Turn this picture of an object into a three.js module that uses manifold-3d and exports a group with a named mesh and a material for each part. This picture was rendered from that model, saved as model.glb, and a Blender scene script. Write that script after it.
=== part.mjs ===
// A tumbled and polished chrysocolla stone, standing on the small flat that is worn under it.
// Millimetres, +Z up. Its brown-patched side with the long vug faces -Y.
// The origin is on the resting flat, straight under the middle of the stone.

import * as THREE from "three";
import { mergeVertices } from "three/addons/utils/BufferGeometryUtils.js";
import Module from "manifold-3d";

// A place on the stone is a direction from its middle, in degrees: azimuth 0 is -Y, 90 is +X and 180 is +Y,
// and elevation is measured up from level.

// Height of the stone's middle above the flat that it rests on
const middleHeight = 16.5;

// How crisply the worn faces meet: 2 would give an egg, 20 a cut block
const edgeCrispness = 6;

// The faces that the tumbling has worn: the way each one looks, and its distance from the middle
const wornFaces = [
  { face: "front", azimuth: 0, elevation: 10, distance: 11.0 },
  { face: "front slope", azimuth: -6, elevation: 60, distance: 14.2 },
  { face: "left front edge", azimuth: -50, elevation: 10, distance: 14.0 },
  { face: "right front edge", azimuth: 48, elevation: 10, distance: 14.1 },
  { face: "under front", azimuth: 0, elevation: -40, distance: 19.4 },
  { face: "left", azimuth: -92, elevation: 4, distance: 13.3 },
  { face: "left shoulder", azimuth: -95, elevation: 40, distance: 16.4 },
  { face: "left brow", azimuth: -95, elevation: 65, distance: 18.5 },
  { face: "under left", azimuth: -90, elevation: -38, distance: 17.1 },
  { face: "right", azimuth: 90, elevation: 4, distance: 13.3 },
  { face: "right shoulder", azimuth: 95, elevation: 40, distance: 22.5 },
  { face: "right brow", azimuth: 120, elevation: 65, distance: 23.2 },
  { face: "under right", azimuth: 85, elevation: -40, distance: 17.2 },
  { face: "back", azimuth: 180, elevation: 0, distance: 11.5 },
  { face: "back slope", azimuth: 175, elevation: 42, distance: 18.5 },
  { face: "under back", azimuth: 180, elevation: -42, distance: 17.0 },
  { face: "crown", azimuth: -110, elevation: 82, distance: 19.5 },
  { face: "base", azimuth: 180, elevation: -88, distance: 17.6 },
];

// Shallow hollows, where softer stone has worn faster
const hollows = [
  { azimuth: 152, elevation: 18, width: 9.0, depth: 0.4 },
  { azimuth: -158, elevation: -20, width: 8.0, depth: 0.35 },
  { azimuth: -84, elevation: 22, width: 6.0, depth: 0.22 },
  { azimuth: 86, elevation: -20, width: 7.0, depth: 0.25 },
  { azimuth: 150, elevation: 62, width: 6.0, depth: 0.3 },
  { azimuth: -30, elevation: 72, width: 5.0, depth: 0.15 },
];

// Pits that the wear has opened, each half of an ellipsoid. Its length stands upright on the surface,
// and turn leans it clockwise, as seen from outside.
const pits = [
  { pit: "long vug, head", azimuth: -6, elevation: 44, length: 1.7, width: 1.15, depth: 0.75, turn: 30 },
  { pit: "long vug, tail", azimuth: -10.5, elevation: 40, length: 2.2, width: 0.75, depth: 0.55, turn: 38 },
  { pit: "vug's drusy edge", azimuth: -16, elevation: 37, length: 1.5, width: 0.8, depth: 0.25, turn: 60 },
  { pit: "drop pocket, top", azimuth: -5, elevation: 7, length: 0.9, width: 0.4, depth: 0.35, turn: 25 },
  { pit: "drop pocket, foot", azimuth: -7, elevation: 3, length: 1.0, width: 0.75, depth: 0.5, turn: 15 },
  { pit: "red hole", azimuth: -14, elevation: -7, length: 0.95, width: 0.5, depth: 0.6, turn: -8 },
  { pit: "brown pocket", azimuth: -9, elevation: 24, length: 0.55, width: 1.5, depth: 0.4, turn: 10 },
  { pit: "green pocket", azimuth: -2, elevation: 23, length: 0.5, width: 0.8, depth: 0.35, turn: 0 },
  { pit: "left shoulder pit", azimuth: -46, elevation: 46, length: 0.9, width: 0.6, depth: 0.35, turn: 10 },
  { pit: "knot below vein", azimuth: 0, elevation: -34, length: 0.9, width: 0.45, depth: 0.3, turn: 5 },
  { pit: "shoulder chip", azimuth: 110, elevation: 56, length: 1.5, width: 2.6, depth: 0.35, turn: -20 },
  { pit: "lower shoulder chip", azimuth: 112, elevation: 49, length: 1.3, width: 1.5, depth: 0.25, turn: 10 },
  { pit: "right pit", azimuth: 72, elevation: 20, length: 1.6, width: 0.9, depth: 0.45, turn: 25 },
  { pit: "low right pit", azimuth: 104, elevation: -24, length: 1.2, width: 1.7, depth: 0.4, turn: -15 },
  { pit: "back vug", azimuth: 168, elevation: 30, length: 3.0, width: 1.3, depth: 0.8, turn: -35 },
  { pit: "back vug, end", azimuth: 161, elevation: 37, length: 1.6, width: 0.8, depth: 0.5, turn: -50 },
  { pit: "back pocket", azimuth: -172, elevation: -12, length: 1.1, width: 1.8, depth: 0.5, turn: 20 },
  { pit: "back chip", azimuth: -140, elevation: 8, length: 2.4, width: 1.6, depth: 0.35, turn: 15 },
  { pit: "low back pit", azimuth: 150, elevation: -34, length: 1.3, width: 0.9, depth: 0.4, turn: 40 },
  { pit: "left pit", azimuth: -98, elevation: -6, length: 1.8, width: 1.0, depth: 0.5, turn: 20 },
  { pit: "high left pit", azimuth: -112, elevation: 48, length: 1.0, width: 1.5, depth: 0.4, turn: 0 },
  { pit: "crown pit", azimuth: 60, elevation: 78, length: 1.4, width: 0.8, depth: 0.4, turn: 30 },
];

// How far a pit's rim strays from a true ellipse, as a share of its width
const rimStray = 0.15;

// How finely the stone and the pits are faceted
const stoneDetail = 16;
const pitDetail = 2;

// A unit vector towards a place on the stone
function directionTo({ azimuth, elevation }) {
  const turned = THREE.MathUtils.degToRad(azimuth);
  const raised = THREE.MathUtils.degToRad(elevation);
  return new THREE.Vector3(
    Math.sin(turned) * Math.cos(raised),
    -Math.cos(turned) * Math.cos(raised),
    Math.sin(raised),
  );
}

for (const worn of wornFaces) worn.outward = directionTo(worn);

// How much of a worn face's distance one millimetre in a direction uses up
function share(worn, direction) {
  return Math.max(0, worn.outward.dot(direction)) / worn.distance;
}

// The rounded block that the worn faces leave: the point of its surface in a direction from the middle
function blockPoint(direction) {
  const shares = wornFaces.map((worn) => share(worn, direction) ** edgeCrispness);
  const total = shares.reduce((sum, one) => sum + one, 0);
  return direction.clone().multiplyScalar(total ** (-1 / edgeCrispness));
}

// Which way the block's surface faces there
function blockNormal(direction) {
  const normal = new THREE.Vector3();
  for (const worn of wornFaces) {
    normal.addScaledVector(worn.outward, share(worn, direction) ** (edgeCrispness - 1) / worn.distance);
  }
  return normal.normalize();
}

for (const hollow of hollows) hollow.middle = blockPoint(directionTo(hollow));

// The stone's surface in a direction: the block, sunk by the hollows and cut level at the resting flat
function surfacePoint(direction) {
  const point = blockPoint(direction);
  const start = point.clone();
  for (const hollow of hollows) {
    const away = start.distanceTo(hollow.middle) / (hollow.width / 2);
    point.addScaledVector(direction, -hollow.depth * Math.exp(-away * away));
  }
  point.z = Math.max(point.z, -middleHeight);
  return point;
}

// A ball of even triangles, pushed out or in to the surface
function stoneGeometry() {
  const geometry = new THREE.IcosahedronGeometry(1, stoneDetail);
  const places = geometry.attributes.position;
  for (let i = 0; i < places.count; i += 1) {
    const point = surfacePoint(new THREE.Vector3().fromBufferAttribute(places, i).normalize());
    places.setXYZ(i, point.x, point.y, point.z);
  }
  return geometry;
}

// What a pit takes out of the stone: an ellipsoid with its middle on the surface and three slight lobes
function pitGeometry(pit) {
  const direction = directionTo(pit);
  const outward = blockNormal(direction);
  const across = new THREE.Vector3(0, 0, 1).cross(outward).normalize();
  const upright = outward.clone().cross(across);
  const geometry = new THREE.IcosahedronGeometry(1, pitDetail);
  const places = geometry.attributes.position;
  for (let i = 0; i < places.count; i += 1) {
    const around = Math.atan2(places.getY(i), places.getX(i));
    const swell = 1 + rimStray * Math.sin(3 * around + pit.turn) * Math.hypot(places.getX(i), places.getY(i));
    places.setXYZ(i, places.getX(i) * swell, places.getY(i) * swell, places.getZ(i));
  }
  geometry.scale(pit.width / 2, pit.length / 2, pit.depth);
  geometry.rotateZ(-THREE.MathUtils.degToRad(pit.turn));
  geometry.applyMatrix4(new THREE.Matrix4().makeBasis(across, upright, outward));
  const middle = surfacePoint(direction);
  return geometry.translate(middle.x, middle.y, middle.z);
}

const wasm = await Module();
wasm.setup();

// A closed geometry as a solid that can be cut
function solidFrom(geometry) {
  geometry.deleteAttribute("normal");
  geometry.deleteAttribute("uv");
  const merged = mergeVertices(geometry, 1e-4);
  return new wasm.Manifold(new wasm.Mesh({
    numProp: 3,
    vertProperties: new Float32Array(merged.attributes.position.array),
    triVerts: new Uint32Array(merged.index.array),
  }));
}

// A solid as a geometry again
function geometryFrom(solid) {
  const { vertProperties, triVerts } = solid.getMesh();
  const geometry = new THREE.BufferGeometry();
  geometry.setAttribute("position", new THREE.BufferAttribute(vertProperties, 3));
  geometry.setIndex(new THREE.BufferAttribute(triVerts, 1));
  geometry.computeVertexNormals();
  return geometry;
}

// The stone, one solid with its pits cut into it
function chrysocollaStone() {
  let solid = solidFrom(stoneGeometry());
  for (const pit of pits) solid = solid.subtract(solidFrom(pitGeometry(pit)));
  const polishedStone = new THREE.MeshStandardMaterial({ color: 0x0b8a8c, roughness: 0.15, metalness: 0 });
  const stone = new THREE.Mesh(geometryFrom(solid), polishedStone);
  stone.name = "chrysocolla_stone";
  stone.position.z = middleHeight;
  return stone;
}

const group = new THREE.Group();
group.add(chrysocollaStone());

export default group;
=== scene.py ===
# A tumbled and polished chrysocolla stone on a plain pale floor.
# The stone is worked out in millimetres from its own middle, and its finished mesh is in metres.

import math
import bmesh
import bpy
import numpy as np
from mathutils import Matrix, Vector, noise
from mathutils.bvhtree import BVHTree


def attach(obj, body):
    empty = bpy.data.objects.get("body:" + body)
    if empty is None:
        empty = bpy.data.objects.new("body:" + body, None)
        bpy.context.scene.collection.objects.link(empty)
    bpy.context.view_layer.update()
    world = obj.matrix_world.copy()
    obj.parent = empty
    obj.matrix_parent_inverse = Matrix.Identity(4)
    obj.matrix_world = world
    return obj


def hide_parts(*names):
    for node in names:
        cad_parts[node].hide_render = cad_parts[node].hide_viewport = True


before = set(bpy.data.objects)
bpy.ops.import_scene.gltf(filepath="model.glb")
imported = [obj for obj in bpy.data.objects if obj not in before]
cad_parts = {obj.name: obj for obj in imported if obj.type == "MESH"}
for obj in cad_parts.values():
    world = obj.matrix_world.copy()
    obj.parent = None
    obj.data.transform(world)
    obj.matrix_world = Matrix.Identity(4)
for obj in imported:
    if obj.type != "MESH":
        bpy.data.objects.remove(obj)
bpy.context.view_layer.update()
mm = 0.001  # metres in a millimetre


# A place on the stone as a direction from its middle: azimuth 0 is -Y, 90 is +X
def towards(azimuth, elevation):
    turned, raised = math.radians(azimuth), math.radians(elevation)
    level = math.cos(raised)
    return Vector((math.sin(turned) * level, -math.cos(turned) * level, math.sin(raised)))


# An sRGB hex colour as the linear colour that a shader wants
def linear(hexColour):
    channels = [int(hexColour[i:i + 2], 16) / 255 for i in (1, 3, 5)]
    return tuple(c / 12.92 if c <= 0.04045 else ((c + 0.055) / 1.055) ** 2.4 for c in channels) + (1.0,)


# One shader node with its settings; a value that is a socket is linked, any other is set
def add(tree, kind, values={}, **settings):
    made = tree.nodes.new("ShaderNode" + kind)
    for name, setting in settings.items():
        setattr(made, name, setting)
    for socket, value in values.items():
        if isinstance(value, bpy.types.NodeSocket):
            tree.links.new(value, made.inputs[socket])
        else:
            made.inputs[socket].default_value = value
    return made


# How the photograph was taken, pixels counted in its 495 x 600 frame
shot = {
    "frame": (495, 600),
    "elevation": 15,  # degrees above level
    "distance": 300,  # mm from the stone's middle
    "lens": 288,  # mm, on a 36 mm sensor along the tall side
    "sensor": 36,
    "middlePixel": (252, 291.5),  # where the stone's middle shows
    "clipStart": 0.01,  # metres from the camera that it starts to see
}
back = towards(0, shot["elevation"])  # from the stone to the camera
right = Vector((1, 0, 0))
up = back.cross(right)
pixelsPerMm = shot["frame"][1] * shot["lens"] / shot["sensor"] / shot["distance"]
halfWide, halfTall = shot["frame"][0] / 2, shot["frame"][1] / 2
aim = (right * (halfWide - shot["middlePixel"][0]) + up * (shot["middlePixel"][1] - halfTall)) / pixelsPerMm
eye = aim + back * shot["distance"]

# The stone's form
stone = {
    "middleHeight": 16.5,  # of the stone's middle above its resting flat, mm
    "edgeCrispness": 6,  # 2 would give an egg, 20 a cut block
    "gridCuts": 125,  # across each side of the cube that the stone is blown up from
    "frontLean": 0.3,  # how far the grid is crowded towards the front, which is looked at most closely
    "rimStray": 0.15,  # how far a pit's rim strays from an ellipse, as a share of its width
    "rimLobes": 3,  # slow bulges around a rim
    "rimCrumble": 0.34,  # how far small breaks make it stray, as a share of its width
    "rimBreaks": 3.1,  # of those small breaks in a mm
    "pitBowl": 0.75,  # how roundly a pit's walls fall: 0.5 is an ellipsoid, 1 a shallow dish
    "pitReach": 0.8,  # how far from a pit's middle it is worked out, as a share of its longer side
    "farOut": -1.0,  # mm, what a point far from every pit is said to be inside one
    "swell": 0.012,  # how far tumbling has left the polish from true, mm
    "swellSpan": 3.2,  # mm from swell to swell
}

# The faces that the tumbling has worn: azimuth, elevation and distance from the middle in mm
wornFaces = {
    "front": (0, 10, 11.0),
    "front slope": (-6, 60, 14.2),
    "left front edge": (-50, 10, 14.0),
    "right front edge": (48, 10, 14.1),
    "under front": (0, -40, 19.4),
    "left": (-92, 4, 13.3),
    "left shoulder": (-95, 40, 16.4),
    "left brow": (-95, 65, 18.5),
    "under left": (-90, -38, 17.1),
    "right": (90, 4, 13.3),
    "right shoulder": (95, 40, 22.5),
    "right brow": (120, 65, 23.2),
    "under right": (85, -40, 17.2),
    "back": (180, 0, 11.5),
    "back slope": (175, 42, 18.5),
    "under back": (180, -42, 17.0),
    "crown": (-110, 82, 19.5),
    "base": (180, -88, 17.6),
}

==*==

Print only the run of lines that begins with the line containing "cut into it" and ends with the line containing "cad_parts[node].hide_render = cad_parts[node].hide_viewport", both included, exactly as they read.

// The stone, one solid with its pits cut into it
function chrysocollaStone() {
  let solid = solidFrom(stoneGeometry());
  for (const pit of pits) solid = solid.subtract(solidFrom(pitGeometry(pit)));
  const polishedStone = new THREE.MeshStandardMaterial({ color: 0x0b8a8c, roughness: 0.15, metalness: 0 });
  const stone = new THREE.Mesh(geometryFrom(solid), polishedStone);
  stone.name = "chrysocolla_stone";
  stone.position.z = middleHeight;
  return stone;
}

const group = new THREE.Group();
group.add(chrysocollaStone());

export default group;
=== scene.py ===
# A tumbled and polished chrysocolla stone on a plain pale floor.
# The stone is worked out in millimetres from its own middle, and its finished mesh is in metres.

import math
import bmesh
import bpy
import numpy as np
from mathutils import Matrix, Vector, noise
from mathutils.bvhtree import BVHTree


def attach(obj, body):
    empty = bpy.data.objects.get("body:" + body)
    if empty is None:
        empty = bpy.data.objects.new("body:" + body, None)
        bpy.context.scene.collection.objects.link(empty)
    bpy.context.view_layer.update()
    world = obj.matrix_world.copy()
    obj.parent = empty
    obj.matrix_parent_inverse = Matrix.Identity(4)
    obj.matrix_world = world
    return obj


def hide_parts(*names):
    for node in names:
        cad_parts[node].hide_render = cad_parts[node].hide_viewport = True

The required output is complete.